Continuar a alimentar a esperança de encontrar uma mulher muito bonita, com sentido de humor, mentalmente sã e com bom coração é imbecil e irracional e, a muitos níveis, contra-producente. Não só tal fenómeno se afigura raro na espécie feminina com mais de 30 anos, como tendo em conta a realidade fria da minha vida social, em vias de se tornar ainda mais minimalista, e a crescente aversão por pessoas que é inevitável desenvolver por andar de metro diariamente e por ir a dates, não me parece de todo plausível que suceda.
Ultimamente parece que sinto uma coisa cá dentro a morrer à mínima coisa. Pode amar-se verdadeiramente uma mulher que cite Pedro Chagas Freitas? Que diga «os meios de produção são cada vez mais propriedade privada» sem se rir? Que escreva “fizes-te”? Que não goste de cães? Mas gostar de animais nem sempre é bom, quando começam a ficar mais maluquinhas dá-lhes para ficarem muito focadas nisso, e torturam-se a elas e aos outros todos (a minha mãe e ambas as minhas tias padecem disso, para compensar não terem filhos ou estes já terem crescido desaparecido). Nos jovens é estranho, mas acontece. Há dias apercebi-me, num site de dating, da quantidade de vegans. É possível amar uma vegan?
É evidente que não, a não ser que por amar se entenda um conceito mais amplo, como por exemplo, “tolerar”.
-Conheci a Joana há 4 meses, toleramo-nos vai para 3. Tolero-a imenso.

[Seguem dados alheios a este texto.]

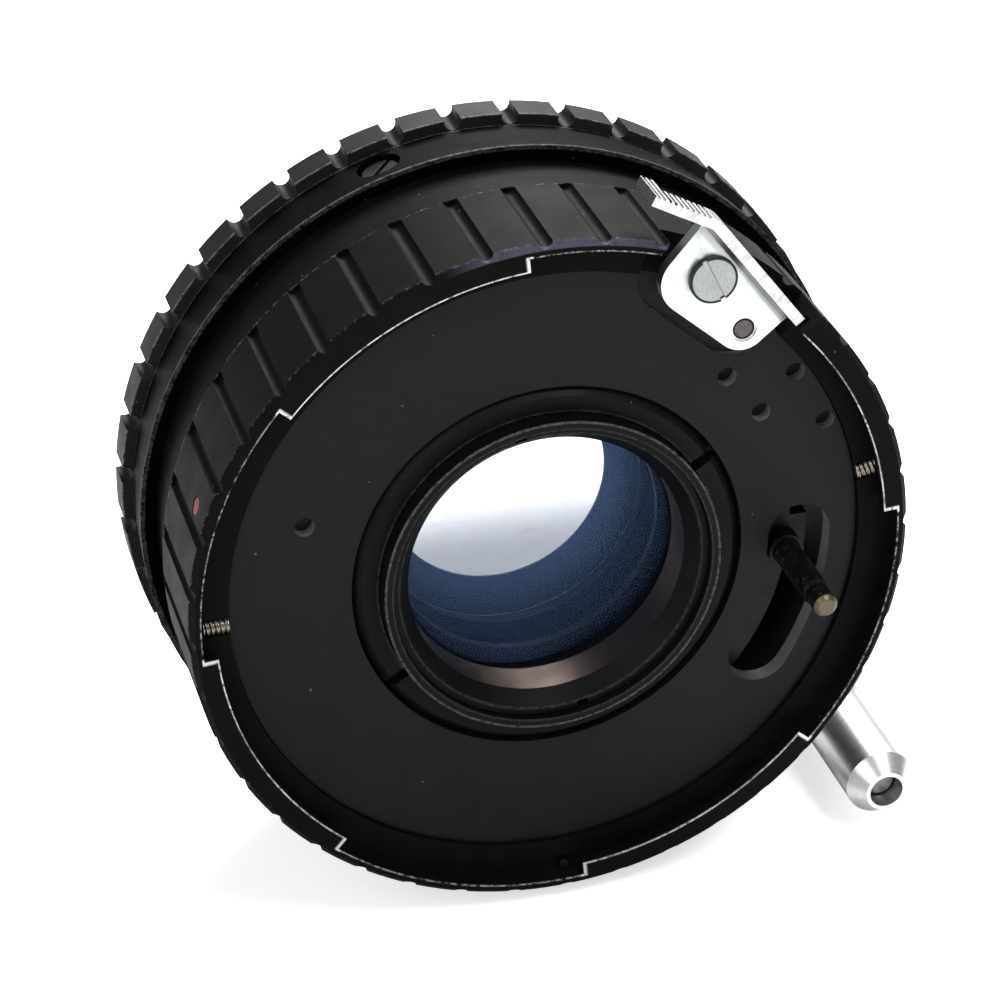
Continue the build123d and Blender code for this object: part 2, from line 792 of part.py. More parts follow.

Foi tolerância à primeira vista. Lembras-te querida? Quando disseste aquilo dos imigrantes que deviam voltar para a terra deles que só cá estão para receber o RSI?
– Sim. E tu todo ofendido. Mesmo assim fizemos amor nessa noite.
– Pois foi. Gostei muito do sorriso dela e ambos gostamos de Woody Allen.
Nada disto é novo, há mais de 10 anos já me tinha projectado no futuro como um velho misantropo com um gato porque gosto de animais. Entretanto tive um gato porque não tenho vida para ter cão e percebi que só mesmo um homossexual (assumido ou não) pode dar-se bem com um gato. Nada contra, mas dispenso e dei-o a uma mulher com 4 ou 5 gatos.
Tenho uma filha, o que é fantástico e improvável, mas já está aqui e agora não foge que se lixa. Mesmo que não goste de mim, boa sorte no tribunal para se livrar de mim.
Gostava que tivéssemos um cão, para compor um pouco mais o agregado familiar e estabilizar-me nos dias em que não estou com um deles, para não sentir aquele abismo perigoso. Aquela coisa dos bonecos de peluche espalhados, imóveis, como um instantâneo, um vislumbre da perda, do que seria ela não voltar mais porque nós, os pais, às vezes atrofiamos com essas coisas.
No fundo, era como ter dois cães, um cão e uma cadelita bípede, esperta numas coisas, mas menos noutras. O cão era o irmão mais velho dela. E os três já seríamos uma família. Já nos imagino no carro, eu ao volantes e eles os dois com a cabeça de fora da janela, um em cada espelho retrovisor.
Já andei a ver dog walkers. É muito caro? Alguém sabe? E um com competências de tomar conta de / passear crianças?